Of course, there’s no other road to travel than the one Microsoft is now seen lumbering down, so regardless of what people make of the company, it’s going to have to make changes.
However old and gray everyone takes Microsoft to be – in some ways those characterizations are completely warranted – it’s simply going to have to put up with the naysayers and the constant stream of junk mail sent to its inbox asking, “Isn’t it time you retired?” in order get it to where Ray Ozzie, the company’s replacement as chief software architect, wishes it to be. (Ray Ozzie takes the position from Bill Gates, who will disembark from the steady role he’s maintained at Microsoft for decades come 2008.)

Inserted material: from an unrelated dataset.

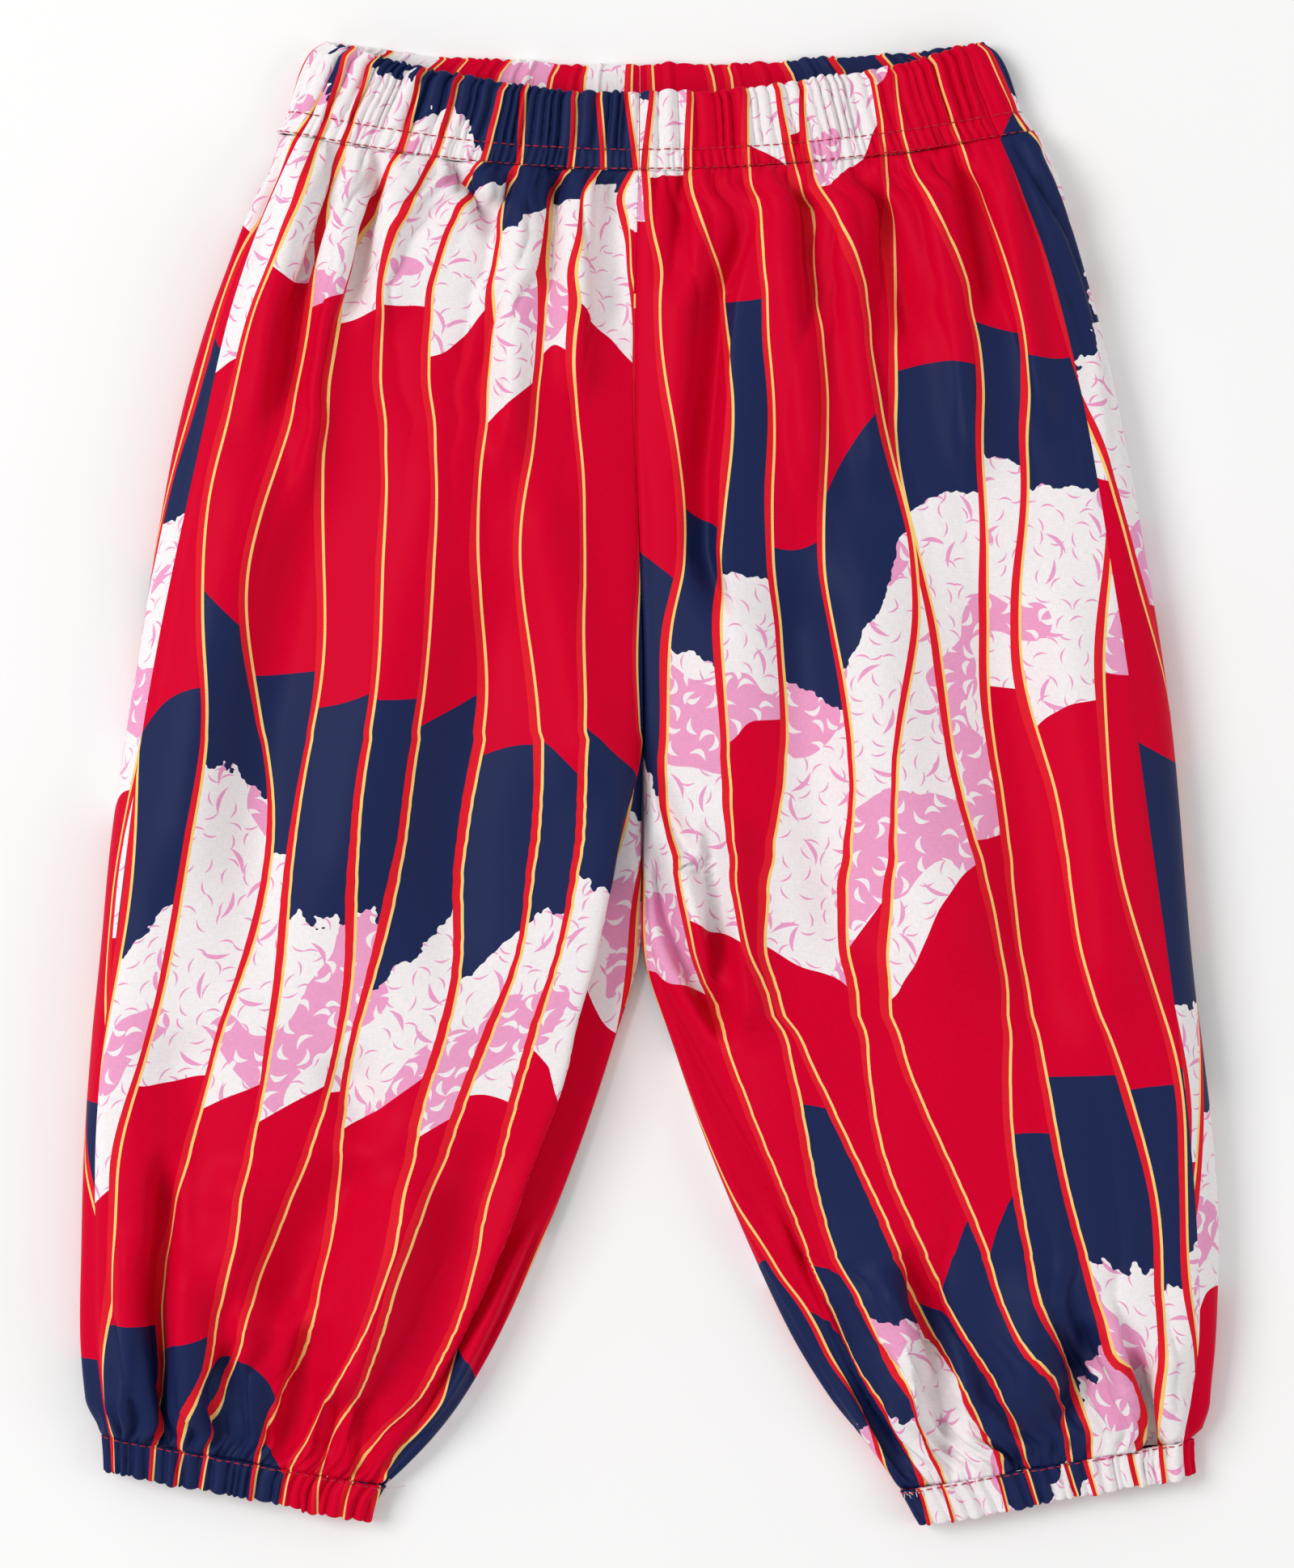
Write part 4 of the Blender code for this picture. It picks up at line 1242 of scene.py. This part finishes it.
# Tacks that zigzag between two rows of a cuff's grid, and loose ends that leave
# a spot of it: reach across and along, bow on the way and fall
tacks = {
    "cuffRightFront": {"count": 9, "rows": (3, 0), "column": 4, "columnStep": 2},
    "cuffLeftFront": {"count": 4, "rows": (2, 0), "column": 3, "columnStep": 2},
}
looseRun = {
    "piece": "cuffLeftFront",
    "row": 1,
    "column": 4,
    "reaches": ((6.5, 0.4), (3.0, 3.4)),
    "bow": (0.5, 0.9, 0.4),
    "fall": -3.0,
}
stitchSlips = {"waist": 0.5, "cuff": -0.6}  # how far stitches lie above the plan's line


def tackRuns(name, outside, ways):
    tack = tacks[name]
    runs = []
    for step in range(tack["count"]):
        rows = tack["rows"][::-1] if step % 2 else tack["rows"]
        column = tack["column"] + tack["columnStep"] * step
        columns = (column, column + tack["columnStep"])
        runs.append((outside[rows, columns], ways[rows, columns]))
    return runs


def looseRuns(outside, ways):
    start = outside[looseRun["row"], looseRun["column"]]
    way = ways[looseRun["row"], looseRun["column"]]
    bowX, bowY, bowZ = looseRun["bow"]
    runs = []
    for x, y in looseRun["reaches"]:
        route = [start, start + (x * bowX, y * bowY, bowZ), start + (x, y, looseRun["fall"])]
        runs.append((np.array(route), np.array([way] * len(route))))
    return runs


casingPieces, waistLines, cuffLines, tackLines, looseLines = {}, [], [], [], []
for part in ("front", "back"):
    name = "waistCasing" + part.capitalize()
    piece, outside, ways, ys = makeCasing(name, (leftHalf, rightHalf), part, True)
    finishPiece(piece, gatheredCloth, ["waist_casing_" + part])
    casingPieces[name] = piece
    for y in (plan["upperStitching"], plan["lowerStitching"] + stitchSlips["waist"]):
        waistLines.append(stitchLine(outside, ways, ys, y))
    for half in (leftHalf, rightHalf):
        name = "cuff" + half["name"] + part.capitalize()
        piece, outside, ways, ys = makeCasing(name, (half,), part, False)
        finishPiece(piece, gatheredCloth, ["cuff_" + half["name"].lower() + "_" + part])
        casingPieces[name] = piece
        cuffLines.append(stitchLine(outside, ways, ys, plan["cuffStitching"] + stitchSlips["cuff"]))
        if name in tacks:
            tackLines += tackRuns(name, outside, ways)
        if name == looseRun["piece"]:
            looseLines += looseRuns(outside, ways)
print("casings made")

finishPiece(makeStitches("waistStitching", waistLines, stitching), redThread)
finishPiece(makeStitches("cuffStitching", cuffLines, stitching), redThread)
finishPiece(makeStitches("cuffTacks", tackLines, tacking), paleThread)
finishPiece(makeStitches("looseThreads", looseLines, looseEnd), paleThread)
print("stitching made")

# Studio, in metres: a pale floor, a large soft light from the left, a weak one
# from the right, pale surroundings
studio = {
    "floorColour": (0.92, 0.918, 0.914, 1),
    "floorSpeckle": (0.93, 0.928, 0.924, 1),
    "floorSpeckleScale": 14.0,
    "floorRoughness": 0.9,
    "floorSize": 6.0,
    "floorDepth": 0.00025,  # below the cloth's own underside
    "softboxPlace": (-2.1, 0.6, 2.4),
    "softboxSize": 1.6,
    "softboxPower": 58.0,
    "fillPlace": (2.4, -0.2, 1.5),
    "fillSize": 1.2,
    "fillPower": 11.0,
    "surroundingsColour": (1.0, 1.0, 1.0, 1),
    "surroundings": 0.585,
    "cameraHeight": 1.5,
    "cameraAcross": -0.0015,
    "fieldLength": 0.4872,  # what the camera sees, from top to bottom
}
model = bmesh.new()
bmesh.ops.create_grid(model, x_segments=1, y_segments=1, size=studio["floorSize"] / 2)
bmesh.ops.translate(model, verts=model.verts, vec=(0, 0, -studio["floorDepth"]))
floorMesh = bpy.data.meshes.new("studioFloor")
model.to_mesh(floorMesh)
model.free()
floor = placeObject("studioFloor", floorMesh)
paper, paperTree, paperShader = startMaterial("palePaper")
paperPlace = addNode(paperTree, "ShaderNodeTexCoord").outputs["Object"]
speckle = addNode(paperTree, "ShaderNodeTexNoise")
fitNode(paperTree, speckle, {"Scale": studio["floorSpeckleScale"]}, {"Vector": paperPlace})
paperColour = blendColours(paperTree, speckle.outputs[0], studio["floorColour"], studio["floorSpeckle"])
fitNode(paperTree, paperShader, {"Roughness": studio["floorRoughness"]}, {"Base Color": paperColour})
floor.data.materials.append(paper)

for name in ("softbox", "fill"):
    lampData = bpy.data.lights.new(name, "AREA")
    lampData.shape = "SQUARE"
    lampData.size = studio[name + "Size"]
    lampData.energy = studio[name + "Power"]
    lamp = placeObject(name, lampData)
    lamp.location = studio[name + "Place"]
    lamp.rotation_euler = (-Vector(studio[name + "Place"])).to_track_quat("-Z", "Y").to_euler()
world = bpy.data.worlds.new("paleRoom")
world.use_nodes = True
world.node_tree.nodes["Background"].inputs["Color"].default_value = studio["surroundingsColour"]
world.node_tree.nodes["Background"].inputs["Strength"].default_value = studio["surroundings"]
bpy.context.scene.world = world

cameraData = bpy.data.cameras.new("camera")
cameraData.sensor_width = 36.0
cameraData.lens = cameraData.sensor_width / 2 / (studio["fieldLength"] / 2 / studio["cameraHeight"])
camera = placeObject("camera", cameraData)
camera.location = (studio["cameraAcross"], 0.0, studio["cameraHeight"])
bpy.context.scene.camera = camera
bpy.context.scene.view_settings.view_transform = "Standard"
print("studio made")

You’re probably wondering when Microsoft will actually get down to making the transition to Web-based software in a significant way. The answer: 3 to 10 years. That’s the time frame Steve Ballmer, Microsoft’s noticeably insane chief executive has outlined for the future.
That means that by Q3 2017, “nearly every Microsoft software application will be transformed with the addition of a Web-services component.” What that means…well, that could really mean anything, really. And the fact that they aren’t being bold and tell the world flat out that it will be creating a Web-based Office suite, does put off Web 2.0 fans. Of which there are many, by the way. Only a lot of ‘em just don’t realize it. Yet.
Something tells me Microsoft is going to be traveling across some pretty rough waters in the next several years.